Included in the eighth and final official Impressionist exhibition in 1886 under the title Plein soleil, the present work introduced the new neo-Impressionist divisionist style that Pissarro would develop over the following years. Critical reception of the Eighth Impressionist exhibition identified a stylistic turning of the tides in the paintings of some of the participants, including those of Pissarro and newcomers Seurat and Signac. Pissarro's paintings elicited generous praise, particularly for his glorious renderings of agricultural labour. ‘Here are fields, real fields,’ marvelled George Auriol in response to Paysannes ramassant des herbes, Eragny. ‘Here are people working in the fields!’ (reprinted in J. Pissarro & C. Durand-Ruel Snollaerts, op. cit., p. 546). A more detailed criticism by Marcel Fouquier of the style of this composition was equally glowing: ‘Bright Sunshine [the present work] and Meadows at Bazincourt in the Morning (ibid., no. 792) are paintings that possess great character and the profound charm of nature and poetry. The brushwork is remarkable. M. Pissarro paints with small, distinct, precise touches and subtle and penetrating juxtapositions of pure tones. His canvases are so dotted that from up close they are like a collection of diversely coloured nail heads, but when viewed from the right distance, a perspective is established, the planes gain depth, and, the sky being handled with a deliberate lightness, and impression of vast space and an indefinite horizon is produced’ (ibid., p. 521).

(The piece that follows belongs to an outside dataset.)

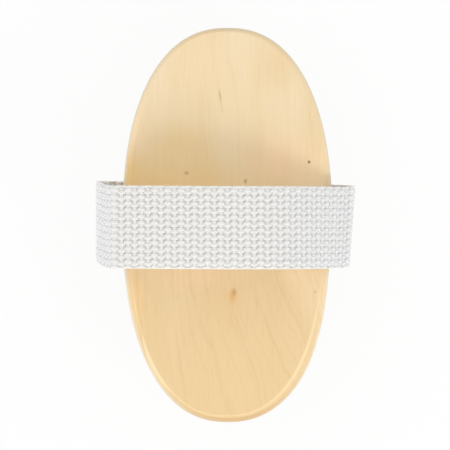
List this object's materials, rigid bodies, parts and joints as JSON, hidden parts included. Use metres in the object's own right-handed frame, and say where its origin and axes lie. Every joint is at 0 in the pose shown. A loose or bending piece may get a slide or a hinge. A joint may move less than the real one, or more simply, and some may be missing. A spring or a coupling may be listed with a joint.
{
  "type": "body dry brush",
  "caption": "Oval wooden body brush with natural bristle tufts drilled through a two-board head and a white woven hand strap over the back.",
  "frame": {"origin": "on the surface that the bristle tips stand on, under the middle of the board", "axes": "+Z from the bristle tips up to the back board, +Y along the board, +X across it, towards the sloping side of the strap"},
  "size_m": [0.0895, 0.136, 0.065],
  "materials": {
    "board_wood": "fine sanded pale birch with a thin clear satin coat",
    "strap_webbing": "bleached white plain woven webbing, matt",
    "bristle_fibre": "undyed straw-coloured natural bristle, slightly glossy",
    "staple_steel": "galvanised flat wire",
    "draw_wire": "drawn round wire"
  },
  "bodies": {
    "root": {"back_board": "board_wood", "bristle_board": "board_wood", "hand_strap": "strap_webbing", "strap_staple_left_1": "staple_steel", "strap_staple_left_2": "staple_steel", "strap_staple_right_1": "staple_steel", "strap_staple_right_2": "staple_steel", "tuft_field_1": "bristle_fibre", "tuft_field_2": "bristle_fibre", "tuft_field_3": "bristle_fibre", "tuft_field_4": "bristle_fibre", "draw_wire_1": "draw_wire", "draw_wire_2": "draw_wire", "draw_wire_3": "draw_wire", "draw_wire_4": "draw_wire"}
  },
  "joints": []
}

In Pissarro’s opinion, Impressionism was already over in 1883, and it was at this time that he embraced the Neo-Impressionist technique, under the influence of Seurat, who proclaimed Pissarro to be the first of the Impressionist painters to convert to the Neo-Impressionist style. Pissarro and Seurat were developing the pointillist technique independently of each other, and when they finally met in 1885, they were keen to exchange ideas on colour theories and scientific research into the nature and effect of colour. The present work is a stunning example of Pissarro’s own version of pointillism, using short, fragmented brushstrokes to create vivid colour contrasts and captures the dazzling effect of bright sunshine. Whilst he adopted this technique with an assured manner, he did not apply it with the doctrinary vigour of Seurat, and he retained his interest in exploring the nuances of light and atmospheric changes, a legacy of his earlier Impressionist style.

Shown in New York in 1887, the year after it was painted, Paysannes ramassant des herbes, Eragny was one of the first of the artist's works to be exhibited in the United States, introducing the American audience to the most current stylistic transformations occurring in Paris at the time.